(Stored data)
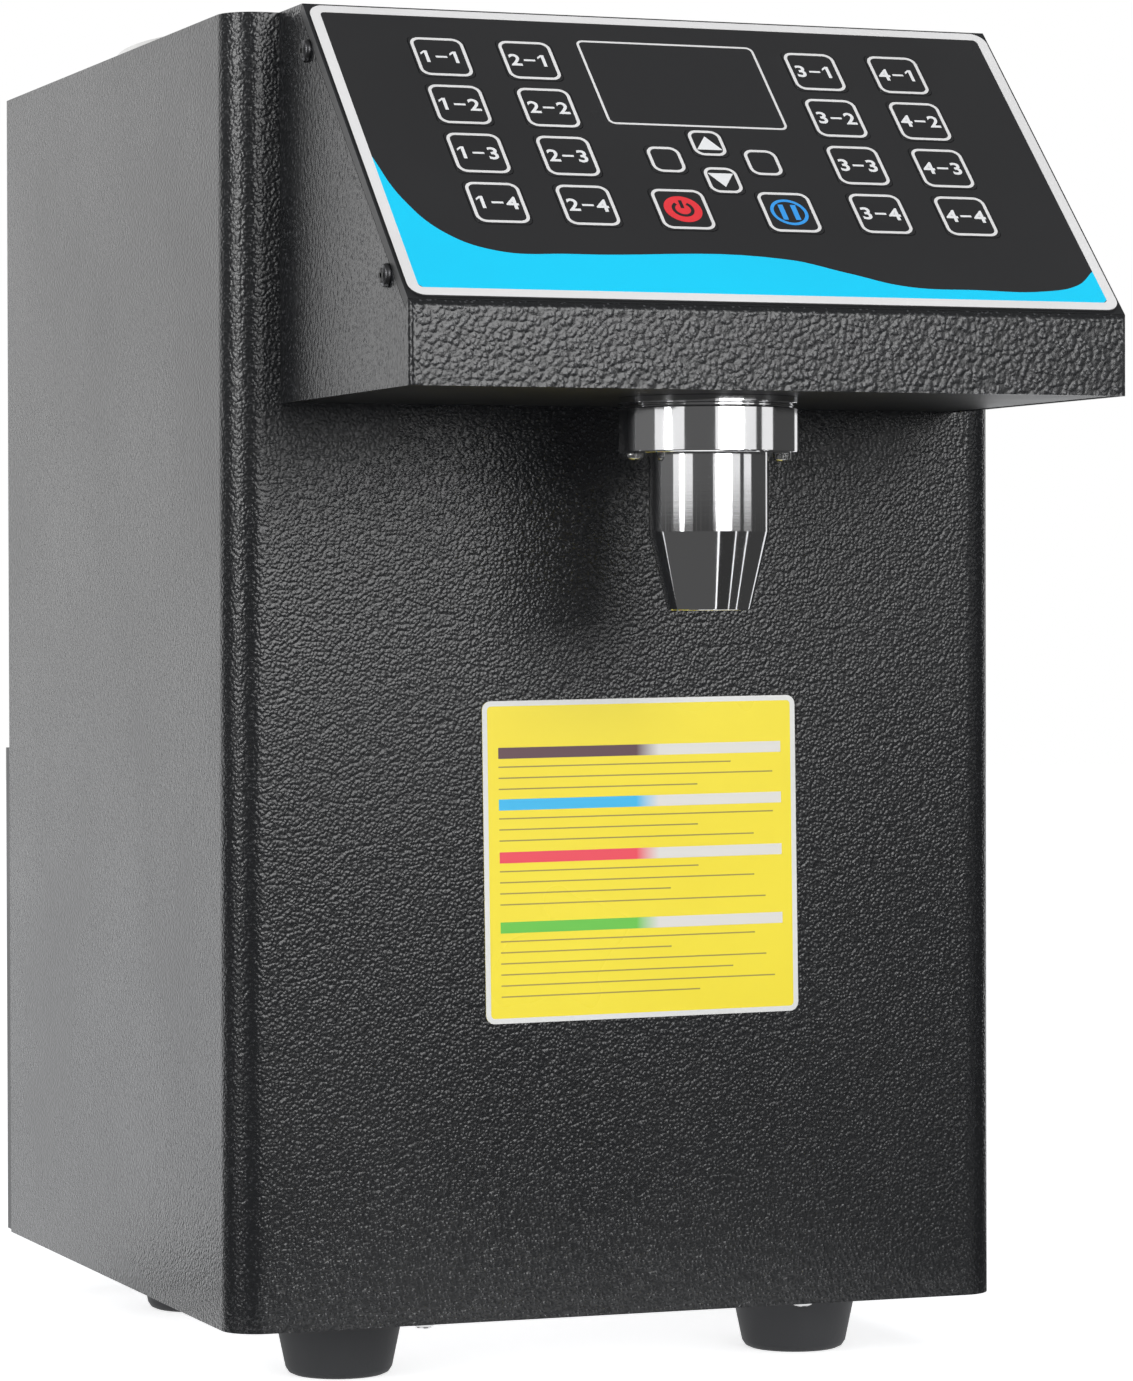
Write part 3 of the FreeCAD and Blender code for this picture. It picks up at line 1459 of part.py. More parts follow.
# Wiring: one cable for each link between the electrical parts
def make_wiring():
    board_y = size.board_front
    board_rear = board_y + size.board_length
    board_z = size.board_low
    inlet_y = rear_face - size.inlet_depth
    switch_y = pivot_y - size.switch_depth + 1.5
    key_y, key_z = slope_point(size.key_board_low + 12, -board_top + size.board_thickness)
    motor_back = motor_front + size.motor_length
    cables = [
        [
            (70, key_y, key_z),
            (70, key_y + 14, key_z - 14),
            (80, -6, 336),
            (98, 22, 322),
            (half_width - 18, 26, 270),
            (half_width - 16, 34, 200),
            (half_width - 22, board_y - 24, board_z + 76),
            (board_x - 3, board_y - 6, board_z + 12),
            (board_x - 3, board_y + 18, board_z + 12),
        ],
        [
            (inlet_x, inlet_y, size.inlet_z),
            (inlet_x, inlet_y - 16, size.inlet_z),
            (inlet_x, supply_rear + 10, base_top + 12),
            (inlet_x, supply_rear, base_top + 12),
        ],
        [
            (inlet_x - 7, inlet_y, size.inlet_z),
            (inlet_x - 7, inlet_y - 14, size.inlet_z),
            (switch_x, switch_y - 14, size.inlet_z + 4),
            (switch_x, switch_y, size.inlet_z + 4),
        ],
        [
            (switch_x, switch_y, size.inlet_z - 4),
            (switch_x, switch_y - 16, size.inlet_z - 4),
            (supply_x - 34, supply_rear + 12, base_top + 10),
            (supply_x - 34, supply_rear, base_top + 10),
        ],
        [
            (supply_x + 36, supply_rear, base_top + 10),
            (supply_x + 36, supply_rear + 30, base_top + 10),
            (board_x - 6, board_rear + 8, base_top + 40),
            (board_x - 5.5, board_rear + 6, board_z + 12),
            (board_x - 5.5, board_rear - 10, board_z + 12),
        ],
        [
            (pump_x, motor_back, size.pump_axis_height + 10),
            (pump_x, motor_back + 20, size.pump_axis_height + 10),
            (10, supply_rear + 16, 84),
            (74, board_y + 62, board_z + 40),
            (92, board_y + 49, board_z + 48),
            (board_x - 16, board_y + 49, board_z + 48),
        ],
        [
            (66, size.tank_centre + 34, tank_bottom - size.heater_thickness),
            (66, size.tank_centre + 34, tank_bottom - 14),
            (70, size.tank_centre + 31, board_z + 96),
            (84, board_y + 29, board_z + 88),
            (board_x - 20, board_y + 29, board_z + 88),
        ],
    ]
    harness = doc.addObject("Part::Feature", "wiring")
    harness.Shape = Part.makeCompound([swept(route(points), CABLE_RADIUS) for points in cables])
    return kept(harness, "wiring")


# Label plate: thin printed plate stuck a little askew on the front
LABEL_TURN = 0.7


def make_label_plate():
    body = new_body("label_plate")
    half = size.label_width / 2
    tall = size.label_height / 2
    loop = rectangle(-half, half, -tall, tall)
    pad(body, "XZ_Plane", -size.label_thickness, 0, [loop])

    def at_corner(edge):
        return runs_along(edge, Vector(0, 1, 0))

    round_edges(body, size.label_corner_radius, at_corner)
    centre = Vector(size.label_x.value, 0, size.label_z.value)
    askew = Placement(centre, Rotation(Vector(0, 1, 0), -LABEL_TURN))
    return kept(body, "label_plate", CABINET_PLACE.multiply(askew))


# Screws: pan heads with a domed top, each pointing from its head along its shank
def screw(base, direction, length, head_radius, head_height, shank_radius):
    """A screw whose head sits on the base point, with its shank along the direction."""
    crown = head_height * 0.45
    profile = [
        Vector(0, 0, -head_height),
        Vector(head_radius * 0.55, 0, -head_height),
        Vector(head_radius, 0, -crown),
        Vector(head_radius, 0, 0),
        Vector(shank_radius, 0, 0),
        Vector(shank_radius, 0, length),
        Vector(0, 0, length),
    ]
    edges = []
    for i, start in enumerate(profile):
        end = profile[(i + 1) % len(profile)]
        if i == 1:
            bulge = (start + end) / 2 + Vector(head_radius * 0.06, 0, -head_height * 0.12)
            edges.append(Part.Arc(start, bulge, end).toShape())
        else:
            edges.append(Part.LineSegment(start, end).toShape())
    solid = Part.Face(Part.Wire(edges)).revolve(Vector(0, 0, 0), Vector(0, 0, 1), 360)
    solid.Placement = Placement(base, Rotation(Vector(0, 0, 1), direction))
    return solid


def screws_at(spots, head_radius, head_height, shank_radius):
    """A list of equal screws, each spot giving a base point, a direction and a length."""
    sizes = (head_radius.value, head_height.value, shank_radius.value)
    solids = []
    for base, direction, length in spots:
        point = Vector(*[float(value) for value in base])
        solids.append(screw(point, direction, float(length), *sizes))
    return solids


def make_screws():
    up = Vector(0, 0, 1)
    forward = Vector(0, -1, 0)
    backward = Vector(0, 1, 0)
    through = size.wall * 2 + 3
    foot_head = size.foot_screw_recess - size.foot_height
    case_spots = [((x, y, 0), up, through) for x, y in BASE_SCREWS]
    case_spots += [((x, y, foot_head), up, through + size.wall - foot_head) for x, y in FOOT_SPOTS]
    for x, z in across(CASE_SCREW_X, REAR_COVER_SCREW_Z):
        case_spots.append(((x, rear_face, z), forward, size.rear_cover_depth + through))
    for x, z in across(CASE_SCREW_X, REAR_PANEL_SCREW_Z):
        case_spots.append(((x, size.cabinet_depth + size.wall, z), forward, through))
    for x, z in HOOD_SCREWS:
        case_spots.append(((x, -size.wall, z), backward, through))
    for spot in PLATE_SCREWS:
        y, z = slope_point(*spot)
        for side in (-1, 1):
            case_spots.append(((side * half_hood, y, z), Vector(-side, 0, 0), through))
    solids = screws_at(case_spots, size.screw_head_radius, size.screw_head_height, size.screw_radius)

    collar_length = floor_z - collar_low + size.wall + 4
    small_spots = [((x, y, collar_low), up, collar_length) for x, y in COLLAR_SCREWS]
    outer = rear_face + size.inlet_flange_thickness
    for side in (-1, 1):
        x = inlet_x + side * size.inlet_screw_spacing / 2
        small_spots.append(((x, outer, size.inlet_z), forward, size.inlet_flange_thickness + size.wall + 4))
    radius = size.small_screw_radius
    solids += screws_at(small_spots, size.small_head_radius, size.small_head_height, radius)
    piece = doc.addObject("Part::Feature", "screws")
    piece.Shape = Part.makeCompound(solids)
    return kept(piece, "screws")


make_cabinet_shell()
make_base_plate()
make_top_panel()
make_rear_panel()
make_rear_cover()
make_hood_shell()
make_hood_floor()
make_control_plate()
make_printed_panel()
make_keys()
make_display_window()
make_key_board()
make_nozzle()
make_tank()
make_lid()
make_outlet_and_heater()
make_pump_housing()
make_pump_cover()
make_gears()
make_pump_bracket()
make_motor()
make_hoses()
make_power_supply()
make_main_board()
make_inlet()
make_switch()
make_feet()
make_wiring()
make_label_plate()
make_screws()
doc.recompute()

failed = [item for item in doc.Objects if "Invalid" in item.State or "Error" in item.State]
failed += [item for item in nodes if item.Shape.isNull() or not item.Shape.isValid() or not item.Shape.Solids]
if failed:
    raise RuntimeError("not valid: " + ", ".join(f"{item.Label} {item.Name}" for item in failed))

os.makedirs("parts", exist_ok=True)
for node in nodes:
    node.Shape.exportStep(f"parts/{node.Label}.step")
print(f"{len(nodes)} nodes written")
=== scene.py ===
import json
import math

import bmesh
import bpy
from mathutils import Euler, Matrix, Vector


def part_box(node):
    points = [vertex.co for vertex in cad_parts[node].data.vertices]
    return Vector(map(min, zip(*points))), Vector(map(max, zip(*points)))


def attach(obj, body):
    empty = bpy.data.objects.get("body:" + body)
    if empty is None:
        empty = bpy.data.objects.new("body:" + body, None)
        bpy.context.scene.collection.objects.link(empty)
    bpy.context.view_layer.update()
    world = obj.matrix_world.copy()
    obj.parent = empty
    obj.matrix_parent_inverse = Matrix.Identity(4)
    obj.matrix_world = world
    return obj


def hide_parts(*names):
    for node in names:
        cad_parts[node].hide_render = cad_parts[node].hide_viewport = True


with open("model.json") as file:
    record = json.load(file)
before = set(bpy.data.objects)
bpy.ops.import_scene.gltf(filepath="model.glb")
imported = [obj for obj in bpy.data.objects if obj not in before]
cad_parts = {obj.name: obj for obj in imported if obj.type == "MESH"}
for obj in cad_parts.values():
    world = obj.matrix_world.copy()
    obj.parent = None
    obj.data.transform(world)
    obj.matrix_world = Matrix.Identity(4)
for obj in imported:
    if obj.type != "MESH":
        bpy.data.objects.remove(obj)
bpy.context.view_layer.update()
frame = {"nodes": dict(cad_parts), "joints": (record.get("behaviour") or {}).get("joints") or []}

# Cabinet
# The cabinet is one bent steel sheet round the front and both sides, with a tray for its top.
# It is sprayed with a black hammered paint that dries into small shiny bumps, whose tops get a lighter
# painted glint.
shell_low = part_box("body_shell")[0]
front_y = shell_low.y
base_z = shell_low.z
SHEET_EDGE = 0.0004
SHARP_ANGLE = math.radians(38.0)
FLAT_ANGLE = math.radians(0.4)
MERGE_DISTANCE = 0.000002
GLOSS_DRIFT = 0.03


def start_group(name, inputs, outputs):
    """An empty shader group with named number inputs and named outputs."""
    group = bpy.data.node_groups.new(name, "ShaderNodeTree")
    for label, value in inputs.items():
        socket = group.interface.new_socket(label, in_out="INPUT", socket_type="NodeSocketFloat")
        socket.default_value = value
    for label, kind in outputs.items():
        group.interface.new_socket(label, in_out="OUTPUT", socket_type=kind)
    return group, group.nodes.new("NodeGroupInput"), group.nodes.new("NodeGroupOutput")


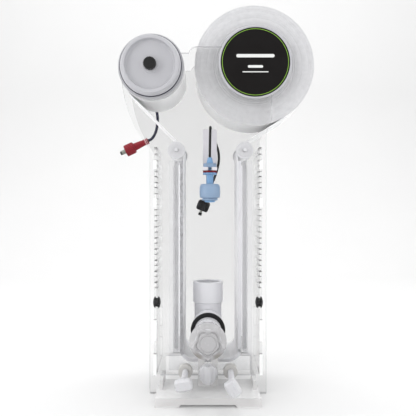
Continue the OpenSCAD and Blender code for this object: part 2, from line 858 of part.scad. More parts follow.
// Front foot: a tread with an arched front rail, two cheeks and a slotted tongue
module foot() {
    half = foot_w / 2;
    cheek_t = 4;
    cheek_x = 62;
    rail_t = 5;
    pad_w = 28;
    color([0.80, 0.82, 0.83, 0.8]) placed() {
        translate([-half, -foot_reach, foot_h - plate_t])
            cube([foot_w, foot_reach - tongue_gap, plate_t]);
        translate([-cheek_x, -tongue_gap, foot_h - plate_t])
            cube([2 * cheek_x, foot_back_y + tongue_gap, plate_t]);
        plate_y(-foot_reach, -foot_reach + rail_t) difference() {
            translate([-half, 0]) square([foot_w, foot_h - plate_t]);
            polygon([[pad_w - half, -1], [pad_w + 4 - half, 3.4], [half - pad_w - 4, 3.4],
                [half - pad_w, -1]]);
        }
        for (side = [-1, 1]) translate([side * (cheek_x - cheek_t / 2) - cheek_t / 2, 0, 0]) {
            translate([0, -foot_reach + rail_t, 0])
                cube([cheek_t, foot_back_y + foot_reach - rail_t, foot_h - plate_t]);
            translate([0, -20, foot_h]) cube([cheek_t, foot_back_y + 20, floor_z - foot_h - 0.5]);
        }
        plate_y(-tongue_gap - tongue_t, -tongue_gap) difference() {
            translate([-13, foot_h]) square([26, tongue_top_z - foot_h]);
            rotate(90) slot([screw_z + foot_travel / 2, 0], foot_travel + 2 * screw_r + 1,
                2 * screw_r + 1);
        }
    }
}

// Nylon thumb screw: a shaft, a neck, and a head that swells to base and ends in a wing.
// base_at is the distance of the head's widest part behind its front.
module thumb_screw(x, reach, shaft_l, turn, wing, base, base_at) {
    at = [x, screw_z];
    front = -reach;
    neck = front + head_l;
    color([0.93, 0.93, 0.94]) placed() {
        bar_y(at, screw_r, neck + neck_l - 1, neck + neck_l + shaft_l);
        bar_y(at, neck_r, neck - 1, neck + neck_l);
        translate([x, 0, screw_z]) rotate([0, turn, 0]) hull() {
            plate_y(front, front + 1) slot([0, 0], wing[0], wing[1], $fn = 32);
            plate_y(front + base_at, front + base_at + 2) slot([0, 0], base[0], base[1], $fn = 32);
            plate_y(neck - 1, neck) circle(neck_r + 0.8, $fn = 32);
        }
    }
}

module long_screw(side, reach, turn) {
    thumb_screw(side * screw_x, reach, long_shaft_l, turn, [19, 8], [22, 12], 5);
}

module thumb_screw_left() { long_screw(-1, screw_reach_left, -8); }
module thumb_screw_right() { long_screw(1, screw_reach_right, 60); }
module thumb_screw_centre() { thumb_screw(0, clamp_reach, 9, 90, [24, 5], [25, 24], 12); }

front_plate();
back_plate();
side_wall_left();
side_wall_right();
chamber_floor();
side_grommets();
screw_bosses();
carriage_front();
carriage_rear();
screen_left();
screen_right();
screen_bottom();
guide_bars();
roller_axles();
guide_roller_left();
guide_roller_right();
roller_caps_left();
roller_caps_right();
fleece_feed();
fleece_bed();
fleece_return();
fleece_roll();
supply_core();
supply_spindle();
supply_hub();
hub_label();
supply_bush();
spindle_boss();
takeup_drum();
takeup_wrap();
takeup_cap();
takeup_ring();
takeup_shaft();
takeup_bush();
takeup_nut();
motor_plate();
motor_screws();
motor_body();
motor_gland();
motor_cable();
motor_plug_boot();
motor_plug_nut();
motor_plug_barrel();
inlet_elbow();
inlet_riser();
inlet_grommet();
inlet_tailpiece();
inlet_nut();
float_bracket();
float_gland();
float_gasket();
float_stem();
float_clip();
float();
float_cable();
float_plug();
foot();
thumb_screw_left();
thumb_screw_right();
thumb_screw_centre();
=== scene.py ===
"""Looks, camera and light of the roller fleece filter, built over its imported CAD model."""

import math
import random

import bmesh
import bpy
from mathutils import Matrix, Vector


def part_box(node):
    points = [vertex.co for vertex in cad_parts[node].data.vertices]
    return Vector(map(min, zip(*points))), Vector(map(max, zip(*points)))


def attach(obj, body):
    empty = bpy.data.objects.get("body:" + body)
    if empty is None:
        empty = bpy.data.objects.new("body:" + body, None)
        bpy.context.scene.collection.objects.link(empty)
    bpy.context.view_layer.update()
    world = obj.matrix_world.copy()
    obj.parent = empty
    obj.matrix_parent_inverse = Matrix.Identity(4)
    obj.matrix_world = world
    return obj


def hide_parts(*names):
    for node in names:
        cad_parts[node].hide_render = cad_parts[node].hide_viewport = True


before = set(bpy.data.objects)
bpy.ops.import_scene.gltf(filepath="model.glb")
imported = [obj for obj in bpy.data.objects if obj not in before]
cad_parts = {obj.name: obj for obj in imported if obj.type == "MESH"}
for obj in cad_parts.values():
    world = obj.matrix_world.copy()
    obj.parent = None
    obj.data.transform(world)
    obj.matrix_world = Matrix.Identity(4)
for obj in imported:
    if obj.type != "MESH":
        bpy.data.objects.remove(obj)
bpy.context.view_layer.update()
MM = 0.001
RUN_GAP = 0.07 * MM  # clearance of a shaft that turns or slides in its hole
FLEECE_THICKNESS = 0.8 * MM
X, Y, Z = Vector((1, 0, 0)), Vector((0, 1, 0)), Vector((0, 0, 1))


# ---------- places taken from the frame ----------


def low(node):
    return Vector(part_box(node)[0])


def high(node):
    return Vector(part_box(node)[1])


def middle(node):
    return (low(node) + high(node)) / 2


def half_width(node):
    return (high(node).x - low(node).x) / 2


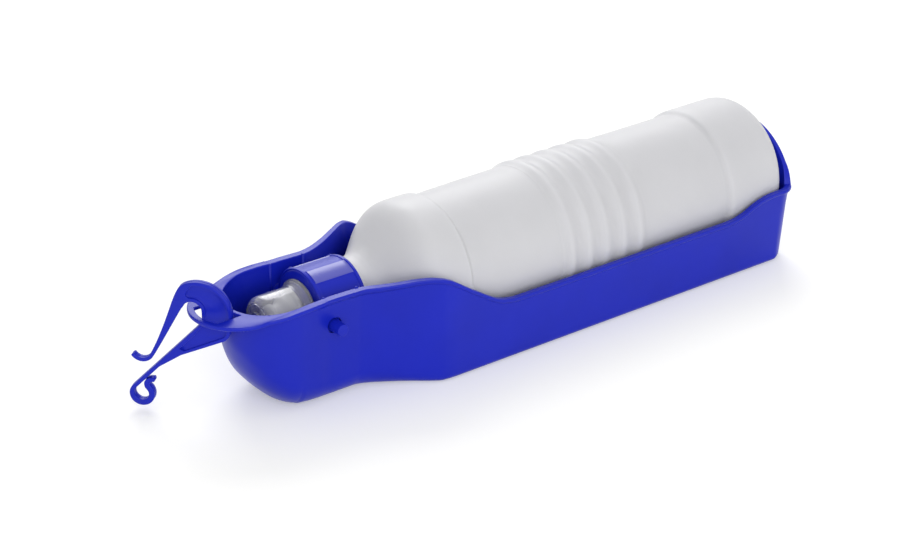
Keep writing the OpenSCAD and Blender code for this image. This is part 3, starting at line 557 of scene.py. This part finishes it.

Task directions: Transcribe the records above exactly, beginning at the line that contains "float_stem();" and ending with the line that contains "Vector((0, 0, 1))", both included, and nothing else.

Result of this exercise:
float_stem();
float_clip();
float();
float_cable();
float_plug();
foot();
thumb_screw_left();
thumb_screw_right();
thumb_screw_centre();
=== scene.py ===
"""Looks, camera and light of the roller fleece filter, built over its imported CAD model."""

import math
import random

import bmesh
import bpy
from mathutils import Matrix, Vector


def part_box(node):
    points = [vertex.co for vertex in cad_parts[node].data.vertices]
    return Vector(map(min, zip(*points))), Vector(map(max, zip(*points)))


def attach(obj, body):
    empty = bpy.data.objects.get("body:" + body)
    if empty is None:
        empty = bpy.data.objects.new("body:" + body, None)
        bpy.context.scene.collection.objects.link(empty)
    bpy.context.view_layer.update()
    world = obj.matrix_world.copy()
    obj.parent = empty
    obj.matrix_parent_inverse = Matrix.Identity(4)
    obj.matrix_world = world
    return obj


def hide_parts(*names):
    for node in names:
        cad_parts[node].hide_render = cad_parts[node].hide_viewport = True


before = set(bpy.data.objects)
bpy.ops.import_scene.gltf(filepath="model.glb")
imported = [obj for obj in bpy.data.objects if obj not in before]
cad_parts = {obj.name: obj for obj in imported if obj.type == "MESH"}
for obj in cad_parts.values():
    world = obj.matrix_world.copy()
    obj.parent = None
    obj.data.transform(world)
    obj.matrix_world = Matrix.Identity(4)
for obj in imported:
    if obj.type != "MESH":
        bpy.data.objects.remove(obj)
bpy.context.view_layer.update()
MM = 0.001
RUN_GAP = 0.07 * MM  # clearance of a shaft that turns or slides in its hole
FLEECE_THICKNESS = 0.8 * MM
X, Y, Z = Vector((1, 0, 0)), Vector((0, 1, 0)), Vector((0, 0, 1))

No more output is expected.